Dengue strikes rapidly: once it is amongst the mosquito population, it spreads to large numbers of people quickly. The mosquitoes lay larvae in pools of standing water: but these "pools" include lavatory bowls, pot plant stands and, of course, simple collections of rain water on, for example, discarded plastic bags.

Those larvae hatch quickly, and the babies are borne as carriers of the disease. For those aedes aegypti mosquitoes that are not born as carriers, they pick it up from infected persons and transmit it as they feed.

The only commonly available remedy for the breeding is "fogging" - the extensive spraying of a powder-like insecticide.But it does not kill all the larvae nor all the mostquitoes.

The speed with which the virus is spread is startling: in Jakarta in March 2005 19,000 people were treated in hospital for the condition - which causes pain and internal bleeding. More than 300 died. But many people do not go to hospital in a country where all services are pay-on-demand. And there is no central collection of data so the full extent of the outbreak, and how many did not seek treatment, even how many died from the virus, will never be known.
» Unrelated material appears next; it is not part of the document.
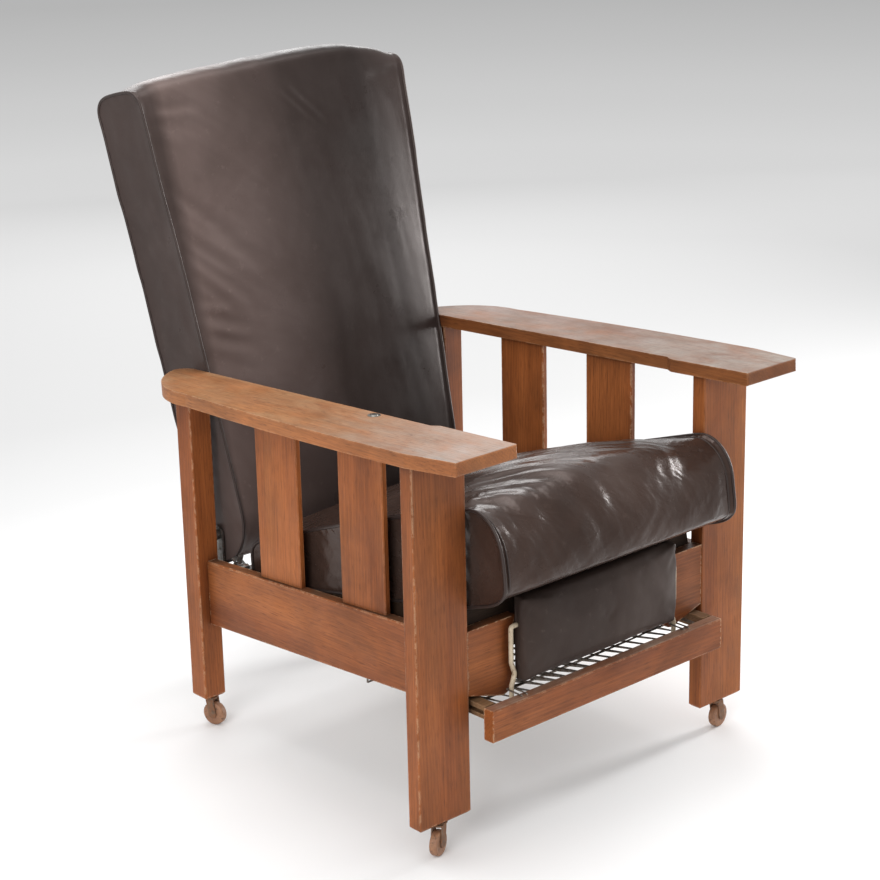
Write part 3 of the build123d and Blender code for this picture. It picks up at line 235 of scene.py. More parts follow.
def oak(
    name, along, dark, middle, light, place=(0, 0, 0), gloss=0.46,
    top=None, top_share=0.8, sheen=0.28, chips=0.8, wear_and_sheen_tone=None,
):
    # Varnished oak with its grain along this axis: broad tone, blotches, fibre, pores and worn edges.
    # Level faces take the dulled tone top; towards the front they take a paler tone, a painted reflection
    # of the window. Corners and places where parts meet get painted shade.
    material, n, l, shader = board(name)

    def stretched(across, lengthwise):
        return tuple(lengthwise if axis == along else across for axis in "XYZ")

    broad = noise_of(n, l, mapped(n, l, stretched(11, 1.3), place), 1.0, 3, 0.5, 0.3)
    tone = ramp(n, l, broad, (0.30, dark), (0.5, middle), (0.74, light))
    blotch = noise_of(n, l, mapped(n, l, stretched(15, 6), place), 1.0, 4, 0.6, 0.6)
    tone = mixed(n, l, "MULTIPLY", 0.9, tone, ramp(n, l, blotch, (0.30, grey(0.66)), (0.62, grey(1.12))))
    patch = noise_of(n, l, mapped(n, l, (1, 1, 1)), 30, 6, 0.72)
    if top:
        wide = noise_of(n, l, mapped(n, l, stretched(20, 7), place), 1.0, 4, 0.6, 0.5)
        scuffed = times(
            n, l,
            ramp(n, l, patch, (0.30, grey(0.55)), (0.60, grey(1))),
            ramp(n, l, wide, (0.36, grey(0.35)), (0.60, grey(1))),
        )
        tone = mixed(n, l, "MIX", times(n, l, facing_up(n, l), scuffed, top_share), tone, top + (1,))
        if wear_and_sheen_tone:
            # Paler and greyer towards the front on level faces: painted reflection of the window
            ahead = n.new("ShaderNodeSeparateXYZ")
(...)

Singapore, which is known as a very clean city with excellent public health programmes, has reported that it had several thousand cases in 2008. The Malaysian government spends large amounts on education and protection for both its urban and rural population and periodically has outbreaks in urban centres although generally only several hundred people are affected at any one time.

But now there is some hope: researchers at the University of Queensland in Australia have found that the virus is carried by mosquitoes of a certain age. And, they found, if the mosquitoes don't reach that age, they can't transmit the disease.

So, by introducing into the mosquito population a bacterial disease (which is harmless to other species including humans) they can kill the mosquitoes before they become old enough to transmit dengue.

The bacterium is called Wolbachia. The experiments were bizarre: more than 10,000 mosquito embryos (they are tiny) were injected with Wolbachia. Most of the mosquitoes died within 15 days - half their usual life span. But even more interestingly, the Walbachia was transmitted to their own offspring.

But the effect of the research is that the threat and spread of the disease may be reduced quickly and cheaply by introducing infected mosquitoes to breed with established colonies.